Sebelum kemunculan aliran-aliran keras, negeri ini sangat swejuk dan damai. Oleh mereka, kearifan lokal ditabrakan dengan agama. Orang yang memdalami Jawa dituduh kejawen, musyrik! Oala, siapa bilang Jawa itu tidak Islam?

Kearifan Jawa sebenarnya sama dengan nilai-nilai Islam. 'Ngunduh wohing pakarti' itu sama dengan 'Faman ya'mal mitsqaala dzaratin khairay yarah..' (intinya, semua perbuatan pasti ada balasannya), dan banyak lagi contohnya, golekono dewe. Kearifan lokal Jawa sudah terbukti keluhurannya dan Islam datang melegetimasi itu.

Dengan kearifan lokal itulah orang Nusantara lama banyak yang lulus jadi manusia; waskita. Bisa hidup rukun dalam harmoni dgn berbagai macam manusia, jin, gendruwo, wewe gombel. Orang sekarang belum lulus jadi manusia sudah belajar agama.

Ormas-Ormas Islam itu sebenarnya tujuannya baik, memerangi kemaksyiatan. Tapi banyak yg nggk simpati karena caranya yg terlalu keras, main pentung. Merusak citra Islam yg lembut dan damai. Dakwah pada orang lain harusnya lemah lembut, yg keras itu pada diri sendiri. Juga, orang 'tersesat' kok malah dipentungi, tidak ditunjukan jalan yg benar.

Salutnya pada Ormas-Ormas itu, mereka selalu turun tangan terjun langsung ke musibah bencana. Itu keren, tapi lebih keren lagi kalau tidak pakai label, cap, merk, atribut, kostum, seragam. Mau berbuat baik, berbuat saja, nggak pakai nama agama, nama partai, nama organisasi, dsb..just hamba Tuhan.

Maka saya setuju banget kalau para stasiun tipi menolak memberitakan sukarelawan bencana yang memakai atribut partai atau Ormas.

Tetap semua kembali pada niat. Kegiatan amal diposting di Fesbuk niatnya ingin menginspirasi orang agar berbuat serupa, itu oke. Yang penting tidak untuk pencitraan. Karena pencitraan = pemalsuan = kriminal = mbokneancok.

Muslim sejati tidak memamerkan perbuatan baiknya, atau berbuat baik jangan sampai orang lain tahu. Atau kalau sudah level sufi, jangan sampai Tuhan tahu kalau kita berbuat baik (walau itu nggak mungkin), total ikhlas.

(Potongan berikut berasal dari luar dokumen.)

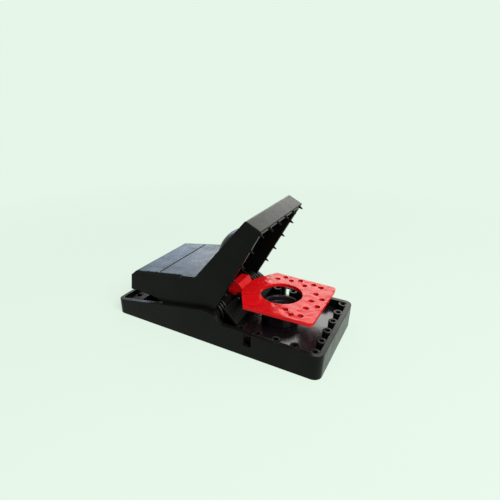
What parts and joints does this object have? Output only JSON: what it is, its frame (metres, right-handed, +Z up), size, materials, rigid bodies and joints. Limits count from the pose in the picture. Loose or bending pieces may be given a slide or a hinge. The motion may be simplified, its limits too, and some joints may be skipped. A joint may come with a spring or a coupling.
{
  "type": "snap mouse trap",
  "caption": "Press-to-set snap trap: a toothed jaw with a press lever swings on an axle and shuts over a trigger pedal and bait cup in a tray.",
  "frame": {"origin": "middle of the underside of the tray", "axes": "+X points to the pedal end, the long way of the tray; +Y is across it; +Z is up"},
  "size_m": [0.098, 0.045, 0.055],
  "materials": {
    "black_plastic": "satin moulded black",
    "black_plastic_jaw": "semi-gloss moulded black",
    "black_plastic_cup": "semi-gloss moulded black",
    "red_plastic": "gloss moulded red",
    "axle_steel": "bright drawn steel",
    "spring_steel": "drawn spring steel"
  },
  "bodies": {
    "base": {"base_tray": "black_plastic", "main_axle": "axle_steel", "trigger_pin": "axle_steel", "spring_near": "spring_steel", "spring_far": "spring_steel"},
    "jaw": {"jaw_lever": "black_plastic_jaw"},
    "pedal": {"trigger_pedal": "red_plastic"},
    "cup": {"bait_cup": "black_plastic_cup"}
  },
  "joints": [
    {"name": "jaw_swing", "type": "hinge", "parent": "base", "child": "jaw", "pos_m": [0.0005, 0, 0.0114], "axis": [0, 1, 0], "range_deg": [-3, 62.3], "deforming": ["spring_near", "spring_far"]},
    {"name": "pedal_tilt", "type": "hinge", "parent": "base", "child": "pedal", "pos_m": [0.0072, 0, 0.0152], "axis": [0, 1, 0], "range_deg": [-0.7, 12.1]},
    {"name": "cup_slide", "type": "slide", "parent": "base", "child": "cup", "axis": [0, 0, -1], "range_m": [0, 0.02]}
  ],
  "couplings": [
    {"joint": "pedal_tilt", "follows": "jaw_swing", "ratio": 0.19262}
  ]
}
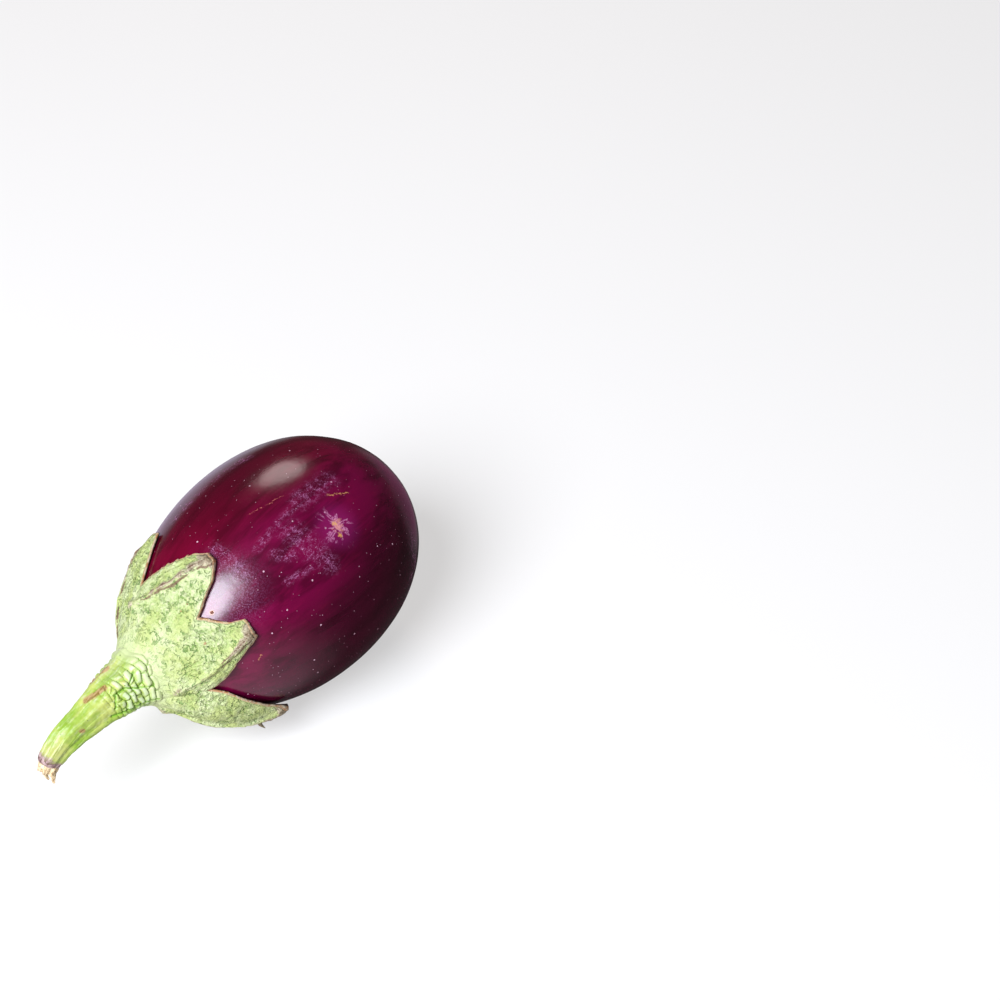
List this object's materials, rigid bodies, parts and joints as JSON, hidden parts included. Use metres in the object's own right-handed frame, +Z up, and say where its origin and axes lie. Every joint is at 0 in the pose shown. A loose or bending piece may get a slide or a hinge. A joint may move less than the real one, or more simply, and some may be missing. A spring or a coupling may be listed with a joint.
{
  "type": "eggplant",
  "caption": "Round-oval purple eggplant lying on its side, with a lobed green calyx cap and a short bent stem cut off at a dry frayed end.",
  "frame": {"origin": "centre of the small flat spot on the fruit's underside that it rests on, at the surface", "axes": "+Z up, +Y from the stem end towards the blossom end, +X to the right when looking along +Y"},
  "size_m": [0.0622, 0.1217, 0.062],
  "materials": {
    "skin": "satin-gloss waxy skin, dark purple with maroon streaks",
    "calyx": "matt, pitted and faintly downy, pale green with dry brown edges",
    "stem": "satin, ribbed and wrinkled green stalk",
    "dry_fibre": "matt dry frayed fibre"
  },
  "bodies": {
    "root": {"fruit": "skin", "calyx": "calyx", "stem": "stem", "stem_end": "dry_fibre"}
  },
  "joints": []
}
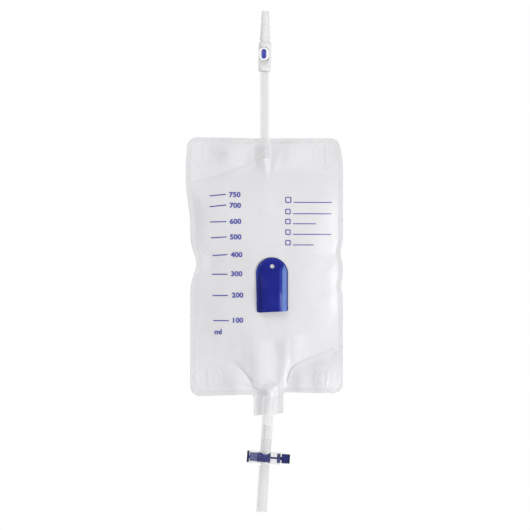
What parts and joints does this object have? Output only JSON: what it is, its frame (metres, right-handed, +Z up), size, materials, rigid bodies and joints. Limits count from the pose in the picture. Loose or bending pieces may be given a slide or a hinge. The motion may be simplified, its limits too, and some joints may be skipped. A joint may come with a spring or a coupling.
{
  "type": "urine drainage bag",
  "caption": "Clear film leg bag for urine, with a barbed inlet connector and sample port, a volume scale, a blue outlet pocket, a push-pull drain tap and a short drain tube.",
  "frame": {"origin": "in the weld plane between the two films, midway between the two upper strap slits", "axes": "+Z up as the bag hangs, towards the inlet connector; -Y out of the printed front; +X to the right as seen from the front"},
  "size_m": [0.1416, 0.0208, 0.4509],
  "materials": {
    "film": "satin",
    "soft_tube": "satin",
    "white_plastic": "satin",
    "clear_plastic": "gloss",
    "blue_sheet": "gloss",
    "navy_plastic": "satin",
    "blue_rubber": "matte",
    "seal_rubber": "matte"
  },
  "bodies": {
    "bag": {"bag_front_film": "film", "bag_back_film": "film", "reflux_valve_front_film": "film", "reflux_valve_back_film": "film", "outlet_pocket": "blue_sheet", "inlet_tube": "soft_tube", "connector_body": "white_plastic", "sample_port_collar": "white_plastic", "sample_port_septum": "blue_rubber", "outlet_tube": "soft_tube", "drain_tube": "soft_tube", "tap_body": "clear_plastic"},
    "spool": {"tap_spool": "navy_plastic", "tap_push_knob": "navy_plastic", "tap_end_disc": "navy_plastic", "spool_seal_1": "seal_rubber", "spool_seal_2": "seal_rubber", "spool_seal_3": "seal_rubber"}
  },
  "joints": [
    {"name": "tap_slide", "type": "slide", "parent": "bag", "child": "spool", "axis": [-0.9978, 0, 0.0663], "range_m": [0, 0.0075]}
  ]
}
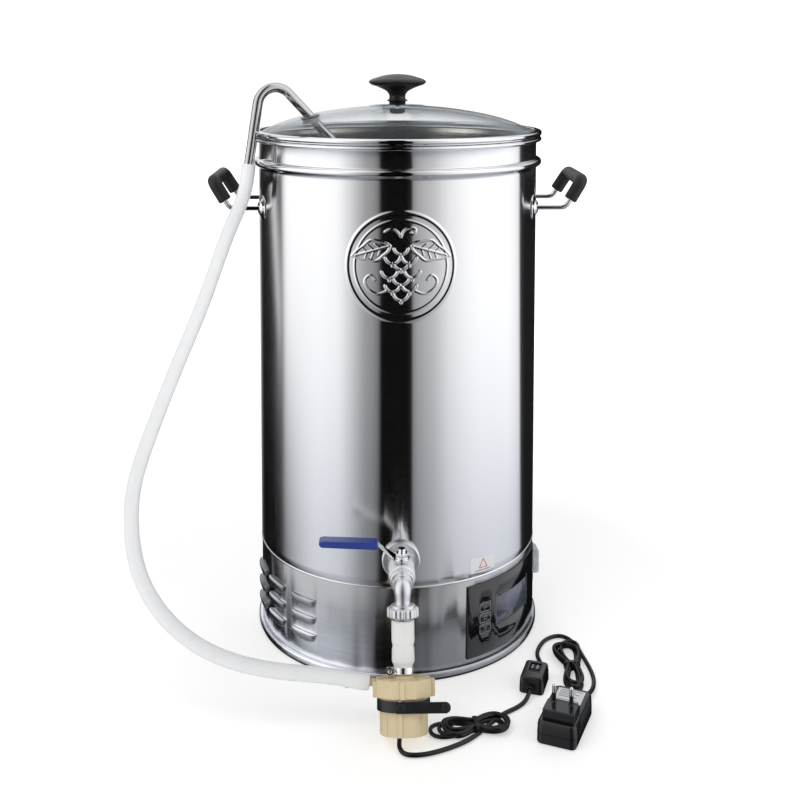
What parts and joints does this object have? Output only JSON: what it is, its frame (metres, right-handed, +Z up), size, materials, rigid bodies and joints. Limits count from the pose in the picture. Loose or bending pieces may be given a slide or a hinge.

Saya nggedabrus ini tidak dalam rangka menertawai kekonyolan saudara semuslim, seperti lalat yang berpesta di atas borok orang lain. Saya nggak anti tokoh tertentu, nggak anti Ormas itu..nggak kabeh.

Sebenarnya kita ini sama kok. Jawa, Arab, Islam, Kristen, aku, kalian, Basuki, Habib, Joko, Mbah Ndimun, Slamet, Ormas garis keras, semuanya sama...sama-sama bingung aja.

Kalau nggak ingin bingung, jadi Atheis saja, karena mereka sudah berhenti mencari kebenaran agama (Tuhan).
Sekarang manusia hidup di era katanya, jarene. Jarene ulama iku, jarene kyai iki. Kalau muslim, kebenaran itu ada di Al Qur'an, Rasulullah (Qur'an berjalan) dan Allah. Kalau hadits masih boleh dikritisi. Omongan ulama, ustadz, kyai itu bukan kebenaran, itu tafsir. Jangankan ulamamu, Bukhari Muslim pun boleh dikritisi.

---Percoyo karepmu, gak percoyo urusanmu, karena tulisan ini juga bukan kebenaran---

Makane jangan sombong dengan madzhabmu, aliranmu, nuding-nuding "sesat!", membakar rumah dan mengusir dari tanahnya sendiri pada orang yang nggk sealiran dgnmu. Sama persis nasibnya dgn muslim Ronghiya yg dibantai, diusir dari negerinya karena minoritas dan berbeda keyakinan. Kelakuan rakyat Burma adalah gambaran diri mereka yg demi agama tega membunuh, padahal kalau demi manusia nggak akan tega.

Wis ah....Ideologi itu damai, tapi sejarah itu kejam!